How do you do that? Context. You put your artwork in context. Not just one context, but many -- for example, you collect and compare all kinds of artwork of artist you want to achieve the "skill level" of and put yours among it. Does it hold up? No? Well, why?
You could also collect artwork that is very similar to the subject matter you tackle for a more honed in context.
Another obvious example is when you do a photo-study. The photo is the context - quite literally, it is the perfect context to see the faults of your painting. That's why its a solid form of studying. You are fed the perfect context on a platter.

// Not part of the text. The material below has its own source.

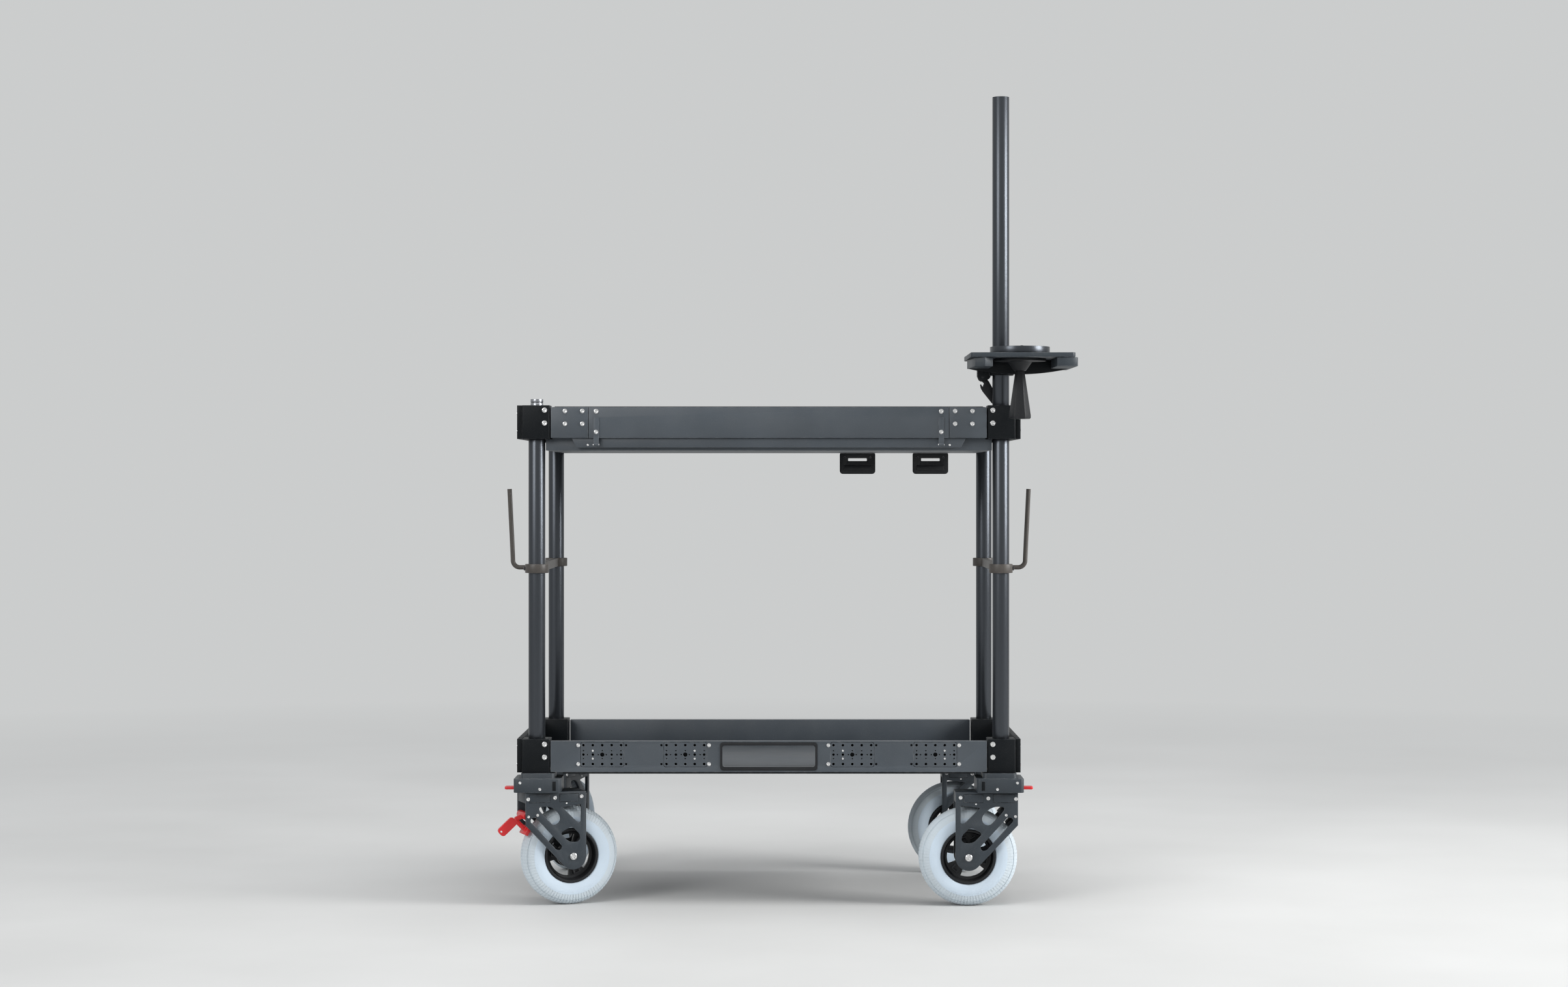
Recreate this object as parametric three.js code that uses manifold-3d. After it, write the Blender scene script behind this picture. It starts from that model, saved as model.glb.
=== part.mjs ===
// Camera cart: two decks on four posts, four swivel casters, a mast with a camera platform.
// Millimetres, +Z up, +X to the right, front face towards -Y.
// The origin is the middle of the lower deck's floor, on its top face.

import * as THREE from 'three';
import { mergeVertices } from 'three/addons/utils/BufferGeometryUtils.js';
import Module from 'manifold-3d';

const wasm = await Module();
wasm.setup();

// Driving sizes of the frame
const deckLength = 997;
const deckDepth = 557;
const postInset = 28.5;
const postRadius = 17;
const deckRise = 674;
const seat = 0.3;
const overrun = 5;

// Corner blocks and rails, alike on both decks
const blockWidth = 56;
const blockHeight = 68;
const blockBelowFloor = 12;
const railHeight = 62;
const railThickness = 20;
const railSetback = 2;
const railLift = 2;
const jointGroove = 2;
const blockCorner = 3;

// Sheet trays
const sheet = 3;
const endPlate = 10;
const endPlateMargin = 11;
const ribWidth = 30;
const ribHeight = 8;
const ribInset = 150;
const matRecess = 3;
const compartmentDrop = 23;
const compartmentLip = 5;
const trayEndInset = 47;

// Handle window in the lower front rail
const windowWidth = 188;
const windowHeight = 44;
const windowCorner = 6;

// Accessory plates with their grid of threaded holes
const holeMarginAcross = 5.75;
const holeMarginUp = 6;
const plateThickness = 8;
const plateCorner = 4;
const plateNear = 168.5;
const plateEndInset = 104;
const holePitch = 19;
const holeRadius = 3;
const centreHoleRadius = 4.8;
const holeColumns = 5;
const holeRows = 3;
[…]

For the first 2 years or so of my art-journey, I painted anything and everything and my skill sky-rocketed. The first year was great. The reason being is I knew so little, so anything I did was brand new information.
In the beginning you can cast a big net and learn the large building blocks of art: the fundamentals; present in and essential to almost every piece of art. But as time progresses and your skill progresses, so must the net that you cast shrink.
This is the part where I messed up.
I got stuck in the mindset of "if I paint something every day I'll get good" based only on the fact that that happened the first year. It's not true.
The more your skills develop the more your must reflect on what your weaknesses are and target them specifically with studies. This is a more in depth and complicated way of saying "do art out of your comfort zone."
Because by the time you HAVE a comfort zone, you'll need to start analysing your work and picking studies. This all seems terribly obvious but a reminder can be a great help. When you're in it it can be hard to see.

So today what I did was I broke down art into the big blocks (and some smaller) and I graded myself. This is how I perceive my own skill. In this case, 10 is not "the best ever" but its my own contextual skillset. 10 being my strongest area, 0 my weakest.
Just spending some time figuring this out can be a huge help to your process. There is more than one kind of self portrait you can do. In my case, my drawing skills are far below painting, which has hurt me for a very long time, and is clearly seen in the graph. (the first subjects being more painting oriented, the latter more drawing)



If you still have trouble figuring our your graph (and I encourage you make one yourself), allow me to give you one more insight:

Ever since the beginning I made art and posted or sent it to friends and asked for feedback. Feedback is valuable, of course - everyone knows that. Asking for feedback is what you're supposed to do. So I post online, and sometimes awesome people make the effort to give their input.
Sometimes I applied it, and sometimes I didn't and "took it to the next piece". Good, right? Kinda. But no, not really. You see, when someone gives you feedback, it's important for you to realise they are not critiquing your piece. It's important you realise you. are. your. piece. They are critiquing you. Your skill-set. Not it.
So when someone tells you, "the arm of that guy looks weird", you shouldn't take that as "that arm looks weird, work on that part of the painting it/fix it" - the real value is in that they are saying "You need to work on your anatomy, more specifically arms."
Then you can take that information, add it to your own mental map of your abilities, and get to studying.